The widely-reported failures of large infrastructure, such as railway bridges and elevated highways, caused some red faces in Japan - especially since engineers had dismissed the idea that Japanese highways could suffer the same kind of earthquake damage that San Francisco, in 1989, and Northridge, in 1994, had experienced.
The failures have led to a crisis of confidence, shattering the faith of the Japanese in their technological ability, just as the 1991-92 collapse of a ``bubble'' economy shattered the myth of their financial invincibility four years ago.
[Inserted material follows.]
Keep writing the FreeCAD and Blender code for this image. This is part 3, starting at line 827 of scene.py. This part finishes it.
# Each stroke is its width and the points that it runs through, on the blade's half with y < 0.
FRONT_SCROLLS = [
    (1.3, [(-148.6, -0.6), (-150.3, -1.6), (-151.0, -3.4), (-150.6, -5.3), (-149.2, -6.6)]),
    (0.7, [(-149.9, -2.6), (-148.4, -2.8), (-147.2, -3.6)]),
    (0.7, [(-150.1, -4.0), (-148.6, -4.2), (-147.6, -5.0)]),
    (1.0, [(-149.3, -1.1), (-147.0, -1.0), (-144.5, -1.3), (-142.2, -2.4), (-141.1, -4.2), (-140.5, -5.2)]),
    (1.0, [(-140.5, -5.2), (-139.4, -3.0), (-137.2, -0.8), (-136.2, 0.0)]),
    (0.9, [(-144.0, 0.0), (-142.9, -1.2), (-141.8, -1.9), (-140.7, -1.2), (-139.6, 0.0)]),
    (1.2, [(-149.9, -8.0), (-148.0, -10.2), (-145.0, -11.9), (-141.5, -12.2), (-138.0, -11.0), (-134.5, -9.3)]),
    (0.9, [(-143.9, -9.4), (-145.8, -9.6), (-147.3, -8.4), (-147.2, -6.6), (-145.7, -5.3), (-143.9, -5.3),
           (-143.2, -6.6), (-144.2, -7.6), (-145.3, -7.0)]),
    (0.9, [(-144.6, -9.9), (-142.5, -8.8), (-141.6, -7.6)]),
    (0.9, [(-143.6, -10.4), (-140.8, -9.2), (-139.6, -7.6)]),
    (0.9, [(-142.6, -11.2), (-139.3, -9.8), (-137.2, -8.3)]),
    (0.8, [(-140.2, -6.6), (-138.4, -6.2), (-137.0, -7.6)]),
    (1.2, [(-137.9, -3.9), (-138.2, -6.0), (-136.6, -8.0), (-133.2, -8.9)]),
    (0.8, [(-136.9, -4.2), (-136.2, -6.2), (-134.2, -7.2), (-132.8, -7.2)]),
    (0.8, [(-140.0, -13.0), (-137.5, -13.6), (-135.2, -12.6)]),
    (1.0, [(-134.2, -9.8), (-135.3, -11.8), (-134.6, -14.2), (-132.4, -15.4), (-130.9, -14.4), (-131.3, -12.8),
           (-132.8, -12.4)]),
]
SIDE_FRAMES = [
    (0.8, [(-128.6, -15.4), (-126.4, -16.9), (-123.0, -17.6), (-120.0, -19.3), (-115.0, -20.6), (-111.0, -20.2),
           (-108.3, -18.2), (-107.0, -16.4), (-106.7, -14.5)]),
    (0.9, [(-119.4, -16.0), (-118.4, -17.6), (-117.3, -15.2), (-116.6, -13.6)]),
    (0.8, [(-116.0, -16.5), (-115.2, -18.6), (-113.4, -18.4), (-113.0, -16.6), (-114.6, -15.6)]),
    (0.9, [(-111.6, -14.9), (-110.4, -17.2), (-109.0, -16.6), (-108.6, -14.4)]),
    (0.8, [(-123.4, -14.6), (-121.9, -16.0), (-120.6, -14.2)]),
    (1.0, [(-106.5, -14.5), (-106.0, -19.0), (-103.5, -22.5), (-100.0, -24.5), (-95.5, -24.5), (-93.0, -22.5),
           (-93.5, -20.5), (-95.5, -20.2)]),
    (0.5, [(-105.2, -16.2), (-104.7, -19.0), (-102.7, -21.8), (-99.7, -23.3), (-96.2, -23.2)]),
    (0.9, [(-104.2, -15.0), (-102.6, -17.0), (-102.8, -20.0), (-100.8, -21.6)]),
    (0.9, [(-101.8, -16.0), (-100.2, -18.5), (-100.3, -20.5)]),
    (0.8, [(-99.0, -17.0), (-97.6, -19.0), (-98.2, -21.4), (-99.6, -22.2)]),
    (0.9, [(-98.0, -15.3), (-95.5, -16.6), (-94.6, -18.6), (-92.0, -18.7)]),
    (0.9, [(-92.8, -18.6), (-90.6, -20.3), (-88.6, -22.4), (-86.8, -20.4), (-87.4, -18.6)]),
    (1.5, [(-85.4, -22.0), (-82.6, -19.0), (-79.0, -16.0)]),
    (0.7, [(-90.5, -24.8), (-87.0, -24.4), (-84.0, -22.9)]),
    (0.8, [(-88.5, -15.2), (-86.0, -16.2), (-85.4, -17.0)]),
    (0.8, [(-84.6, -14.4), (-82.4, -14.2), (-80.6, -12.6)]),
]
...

But the Japanese may be their own harshest critics. Most ordinary buildings that collapsed were old and built before stricter construction codes came into force. And some of the worst cases of engineering failure may not have been due to design or technological flaws at all, but simply old-fashioned sloppiness and corruption in construction.
After a support for the bullet-train line near Kobe collapsed, pieces of wood were found embedded in the concrete. And reinforcing bars in concrete pillars holding up the HanshinExpressway were found to be welded badly. Both cases of what the Japanese call tenuki (sloppiness) seem to have occurred because it saved the contractor time and money. The Japanese media suspect local officials were given payoffs to approve the work.
Business is drawing its own lessons from the Kobe quake.
Japan's famous ``just-in-time'' system of production, whereby parts are delivered to factories the moment they are needed, suffered a blow when Kobe-based firms could not supply parts to the nation's vehicle-assembly factories, forcing shutdowns. Toyota lost production for at least 24 hours in all its major plants because disc brakes and car radios were no longer being produced in Kobe.
``The loss of production shouldn't affect supplies to consumers,'' says a Toyota spokesman, ``because we have a large inventory that can plug the gap. However, there may be a short delay in getting the most popular four-wheel-drive vehicles.''
Similarly, a spokesman for computermaker NEC said it was not expecting any major disruption to semiconducter supplies, despite the fact that the world's third-largest silicon-wafer manufacturer, Kobe-based Sumitomo Sitix Corporation, had to shut down production. Sumitomo Sitix's Kobe factory accounts for half the company's output.
``Sumitomo Sitix is one of our suppliers,'' says a NEC spokesman, ``but we were quickly able to switch to other sources.''
Economist Robert Feldman of Salomon Brothers Asia Ltd. says the effect of the quake on manufacturing will be limited. ``Kobe is a trading city, not a production city,'' he says. ``Also, most of the factories in the city were not badly damaged. But damage to the infrastructure and the port means distribution has been disrupted.''
Like many other economists, Mr. Feldman believes Japan can cope with the disruption and even the cost of the earthquake damage - estimated at about $60 billion. ``That represents just half of the growth of the Japanese economy for this year,'' he says. ``Put it into proportion: Japan can pay for the quake out of the increase in its foreign reserves for fiscal 1993 alone.''
In fact, many economists are anticipating a miniboom for Japan, as contractors start work on rebuilding and manufacturers begin to replace goods lost in the quake. The cost will be mainly born by the government (or, rather, the taxpayer) in the form of bonds.
The construction companies, most of whom saw their shares buck the trend of the falling stock market, are among the few institutions to come out well from the Kobe disaster.
They shared their good fortune with a more unlikely group of beneficiaries - Kobe's famous crime syndicate, the Yamaguchi-gumi. From day one, the 22,000-strong yakuza gang began distributing aid to earthquake victims while the government and bureaucracy dithered in Tokyo. ``Murayama was far too slow,'' complained one man in the line waiting for a handout from the gang. ``But the Yamaguchi-gumi are showing extreme kindness.''
For a crime syndicate suffering under Japan's recently-enacted antigang legislation, the earthquake was a public-relations dream. The Yamaguchi-gumi now seems to draw more public sympathy and support than elected officials. Further proof that this earthquake has shaken not only the city of Kobe, but Japanese society as a whole.